I am not saying that Christopher Shinn does not mean what he says in his e-mail to you. But at the same time I am saying that your query about the statement is more than understandable.

Interviews can be frustrating things. For instance, a person in Boston who has long championed new and emerging playwrights was recently misqouted by one of our local papers as saying something to the effect of: "It is a shame that nobody in Boston is writing good plays." When really he had actually said that it is a shame that good work being done can't get produced.

Freeman said...


I think the sort of thing you just said, in fact, is more along the lines of what a substantive post might be on the subject. It's fair to take issue with his points in the interview in a reasonable way, as you do below. That's what an interview invites.

What I wrote, though, was just a quick poke in the eye. There's been a fair amount of complaint about negativity in the blogosphere, so I wanted to be sure I addressed it.

david said...

Christopher Shinn hates you. But not nearly as much as Sarah Ruhl.

Art said...

I understand.

I think we all go through a kind of epiphany when we realize that we are not just writing something that nobody is looking at.

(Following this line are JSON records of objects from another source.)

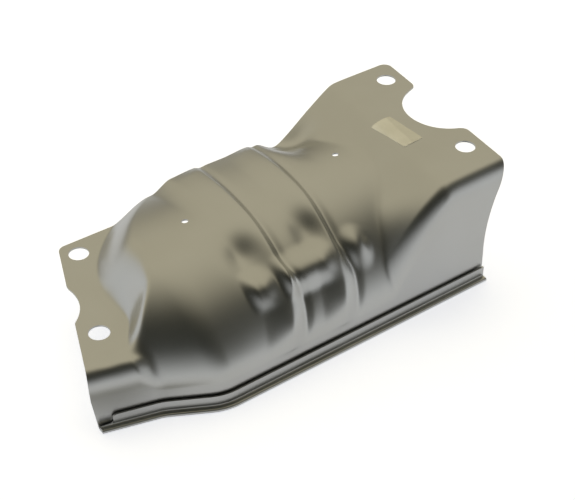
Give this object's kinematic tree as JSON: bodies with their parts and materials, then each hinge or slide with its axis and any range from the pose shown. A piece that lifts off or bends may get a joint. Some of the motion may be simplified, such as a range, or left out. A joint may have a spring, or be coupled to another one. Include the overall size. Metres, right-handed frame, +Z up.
{
  "type": "heat shield",
  "caption": "Pressed sheet-steel heat shield with a ribbed dome, two bolt flanges, trimmed notches, a deep skirt and a folded hem.",
  "frame": {"origin": "middle of the plan box, on the underside of the folded hem", "axes": "+X along the straight rear trim edge towards the high flange, +Y from the skirt to the rear trim edge, +Z up, out of the bolt flanges' upper faces"},
  "size_m": [0.2115, 0.1036, 0.0574],
  "materials": {
    "steel_sheet": "satin",
    "label_paper": "matte"
  },
  "bodies": {
    "root": {"shield": "steel_sheet", "paper_label": "label_paper"}
  },
  "joints": []
}
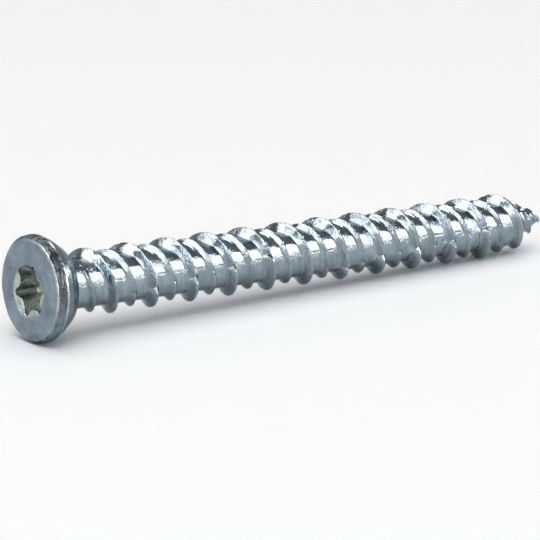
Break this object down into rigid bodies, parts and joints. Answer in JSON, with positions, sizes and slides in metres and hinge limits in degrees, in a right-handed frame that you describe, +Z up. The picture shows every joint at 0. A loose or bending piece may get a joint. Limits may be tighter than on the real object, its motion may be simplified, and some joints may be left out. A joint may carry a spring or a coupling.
{
  "type": "concrete screw",
  "caption": "Countersunk concrete screw with a six-lobe recess and a pointed twin-start thread of two heights, in bright zinc-plated steel.",
  "frame": {"origin": "on the ground under the middle of the screw, as it lies at rest on its head's rim and the last full turn of its tall thread", "axes": "+X along the screw from the head to the point, dipping two degrees; +Z up; the side seen in the picture faces -Y"},
  "size_m": [0.0728, 0.0116, 0.0117],
  "materials": {
    "zinc_plated_steel": "bright zinc plating, smooth and slightly bluish, satin on the head"
  },
  "bodies": {
    "root": {"concrete_screw": "zinc_plated_steel"}
  },
  "joints": []
}
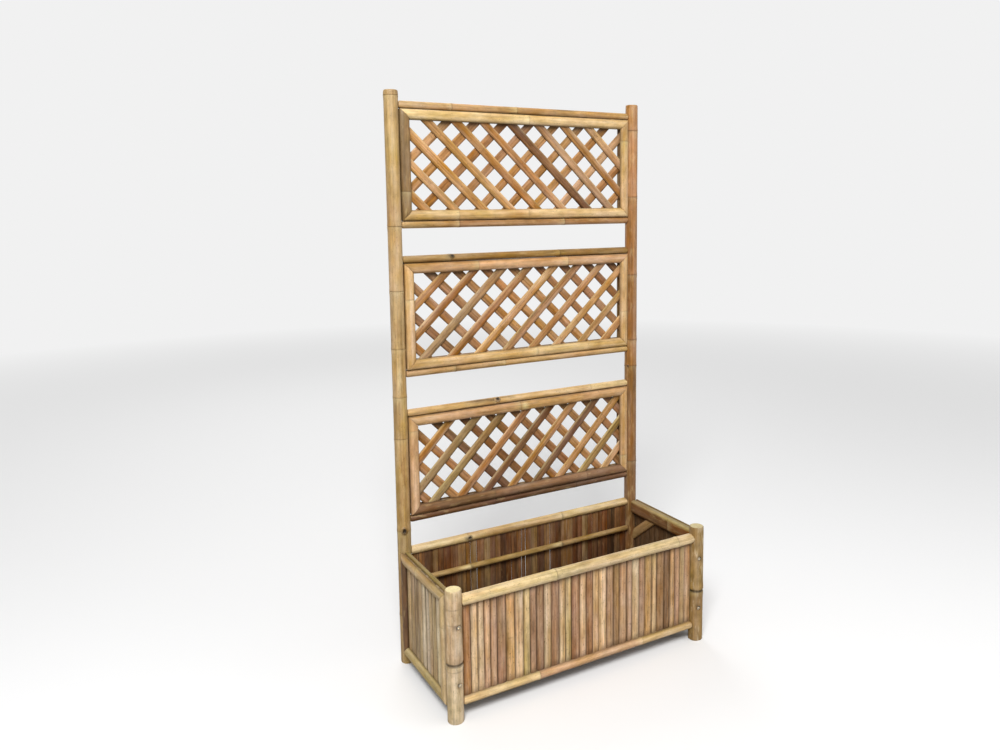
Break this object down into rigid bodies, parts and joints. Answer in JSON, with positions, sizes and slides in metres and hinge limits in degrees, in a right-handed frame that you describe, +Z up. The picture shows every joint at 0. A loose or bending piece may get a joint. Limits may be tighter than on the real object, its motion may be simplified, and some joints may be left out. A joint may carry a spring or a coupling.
{
  "type": "planter with trellis",
  "caption": "Free-standing bamboo planter: a slatted box on round posts, with framed diagonal lattice panels rising between the tall back posts.",
  "frame": {"origin": "on the ground, under the middle of the planter's outline", "axes": "+Z up, -Y is the front with the low posts, +Y is the back with the trellis, +X to the right seen from the front"},
  "size_m": [0.7, 0.316, 1.35],
  "materials": {
    "post_culm": "weathered bamboo culm, pale grey-beige, satin skin with node rings",
    "trellis_post_culm": "bamboo culm, light tan, satin skin with node rings",
    "rail_culm": "bamboo pole, light tan, satin skin with node rings",
    "olive_rail_culm": "bamboo pole, pale olive yellow, satin skin",
    "frame_strip": "split bamboo half-round, tan, satin skin",
    "dark_frame_strip": "split bamboo half-round, dark brown, dull skin",
    "lattice_slat": "split bamboo slat, orange tan, matt",
    "wall_slat": "split bamboo slats, mixed tan, yellow, red-brown and grey, matt",
    "side_wall_slat": "split bamboo slats, weathered grey olive, matt",
    "inner_slat": "split bamboo slats seen from inside, dark brown, matt",
    "screw_steel": "dull zinc steel"
  },
  "bodies": {
    "root": {"front_left_post": "post_culm", "front_right_post": "post_culm", "back_left_post": "trellis_post_culm", "back_right_post": "trellis_post_culm", "upper_top_rail": "rail_culm", "upper_bottom_rail": "rail_culm", "upper_frame_top": "frame_strip", "upper_frame_right": "frame_strip", "upper_frame_bottom": "frame_strip", "upper_frame_left": "frame_strip", "upper_rear_frame": "frame_strip", "upper_lattice": "lattice_slat", "middle_top_rail": "rail_culm", "middle_bottom_rail": "rail_culm", "middle_frame_top": "frame_strip", "middle_frame_right": "frame_strip", "middle_frame_bottom": "frame_strip", "middle_frame_left": "frame_strip", "middle_rear_frame": "frame_strip", "middle_lattice": "lattice_slat", "lower_top_rail": "rail_culm", "lower_bottom_rail": "rail_culm", "lower_frame_top": "frame_strip", "lower_frame_right": "frame_strip", "lower_frame_bottom": "dark_frame_strip", "lower_frame_left": "frame_strip", "lower_rear_frame": "frame_strip", "lower_lattice": "lattice_slat", "front_top_rail": "olive_rail_culm", "back_mid_rail": "olive_rail_culm", "front_bottom_rail": "rail_culm", "back_top_rail": "rail_culm", "back_bottom_rail": "rail_culm", "floor_bearer": "rail_culm", "front_wall_slats": "wall_slat", "back_wall_slats": "inner_slat", "floor_slats": "inner_slat", "left_frame_top": "frame_strip", "left_frame_front": "frame_strip", "left_frame_bottom": "frame_strip", "left_frame_back": "dark_frame_strip", "left_wall_slats": "side_wall_slat", "left_inner_top": "frame_strip", "left_brace": "frame_strip", "left_screw_batten": "frame_strip", "left_floor_ledge": "rail_culm", "left_upper_screw": "screw_steel", "left_lower_screw": "screw_steel", "right_frame_top": "frame_strip", "right_frame_front": "frame_strip", "right_frame_bottom": "frame_strip", "right_frame_back": "dark_frame_strip", "right_wall_slats": "side_wall_slat", "right_inner_top": "frame_strip", "right_brace": "frame_strip", "right_screw_batten": "frame_strip", "right_floor_ledge": "rail_culm", "right_upper_screw": "screw_steel", "right_lower_screw": "screw_steel"}
  },
  "joints": []
}
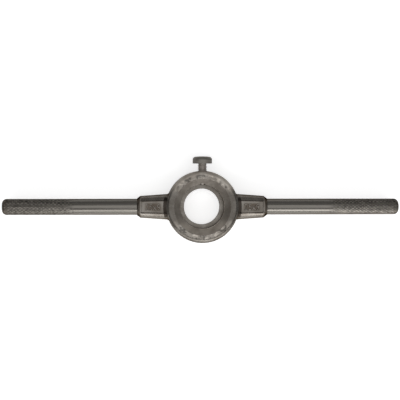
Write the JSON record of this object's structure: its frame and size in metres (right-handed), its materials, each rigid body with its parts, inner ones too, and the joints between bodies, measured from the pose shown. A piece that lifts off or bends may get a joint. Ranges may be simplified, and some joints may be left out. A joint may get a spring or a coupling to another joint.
{
  "type": "die stock",
  "caption": "Hand die stock: a ring with a stepped seat for a round threading die, tapered bosses, straight knurled handle bars and a slotted clamping screw.",
  "frame": {"origin": "centre of the die seat's floor, where a die's back face lies", "axes": "+X along the right handle, +Y from the ring's axis to the clamping screw, +Z out of the die seat"},
  "size_m": [0.224, 0.0487, 0.016],
  "materials": {
    "cast_body": "tumbled and darkened, satin",
    "handle_steel": "drawn bar, darkened, satin gloss, knurled at the outer ends",
    "screw_steel": "turned, blackened"
  },
  "bodies": {
    "stock": {"stock_body": "cast_body", "right_handle": "handle_steel", "left_handle": "handle_steel"},
    "screw": {"clamping_screw": "screw_steel"}
  },
  "joints": [
    {"name": "screw_travel", "type": "slide", "parent": "stock", "child": "screw", "axis": [0, -1, 0], "range_m": [-0.006, 0.004]}
  ]
}
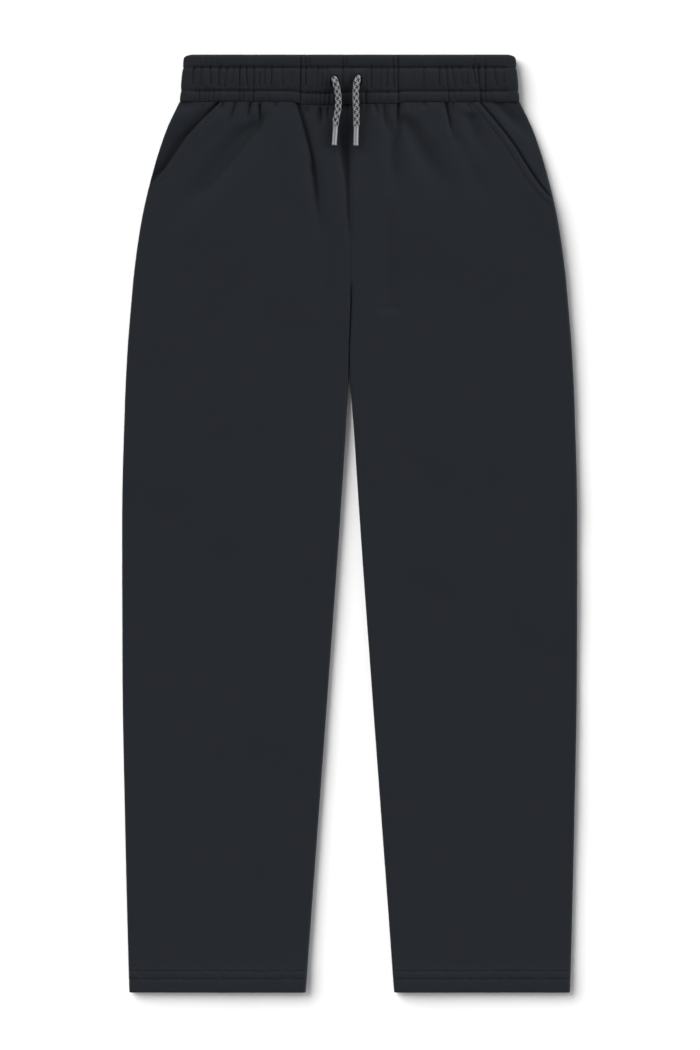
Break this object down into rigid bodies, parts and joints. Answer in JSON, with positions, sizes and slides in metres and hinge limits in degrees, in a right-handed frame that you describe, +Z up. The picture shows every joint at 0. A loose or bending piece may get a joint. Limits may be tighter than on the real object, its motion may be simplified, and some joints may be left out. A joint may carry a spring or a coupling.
{
  "type": "sweatpants",
  "caption": "Pull-on sweatpants laid flat, with a gathered elastic waistband, a drawcord with metal tips, slanted pockets and straight open hems.",
  "frame": {"origin": "on the surface that the sweatpants lie on, below the middle of their outline", "axes": "+Z up from the surface, +Y along the legs from the hems to the waistband, +X across to the wearer's left"},
  "size_m": [0.4082, 0.84, 0.0166],
  "materials": {
    "fleece": "matt charcoal sweatshirt fleece, smooth knitted face",
    "waistband": "the same fleece, gathered over elastic",
    "cord": "round braid of light grey yarn with black flecks",
    "cord_tip": "satin metal tube"
  },
  "bodies": {
    "root": {"front_left": "fleece", "front_right": "fleece", "back_left": "fleece", "back_right": "fleece", "pocket_facing_left": "fleece", "pocket_facing_right": "fleece", "waistband_front": "waistband", "waistband_back": "waistband", "drawcord_left": "cord", "drawcord_right": "cord", "aglet_left": "cord_tip", "aglet_right": "cord_tip"}
  },
  "joints": []
}
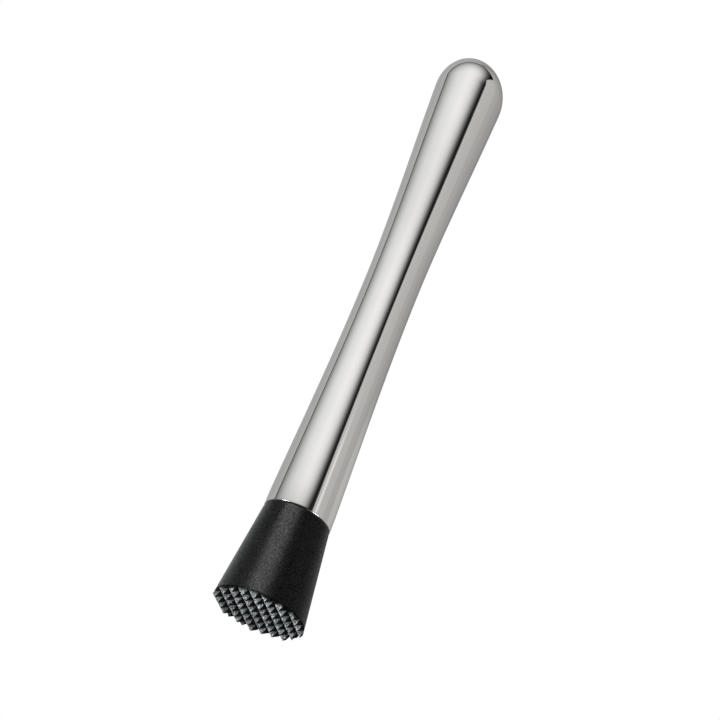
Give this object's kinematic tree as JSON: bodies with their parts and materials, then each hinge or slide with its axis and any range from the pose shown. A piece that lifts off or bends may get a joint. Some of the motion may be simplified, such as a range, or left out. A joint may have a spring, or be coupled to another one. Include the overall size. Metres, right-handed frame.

Yikes, that negative comment I made about so and so comes up on the first Google page results for their name!

It always helps, from time to time, to remember that the people we are writing about are...well...people.

Anonymous said...

Are you going to do the same for your Isherwood posting ?

You should be happy that Sarah Ruhl is getting a good review. Hopefully more theatre administrations will listen to the "development hell" stories and maybe this successful production reviewed by the NYTimes will push things a bit more.

Freeman said...

Boy oh Boy.

The Sarah Ruhl thing is a bit of an in-joke from "An Interview with the Author." Read the post. I'm clearly kidding.

Scott Walters said...

Been there, done that. Deleted my share, but probably not often enough, or quick enough. A very graceful post. Well done.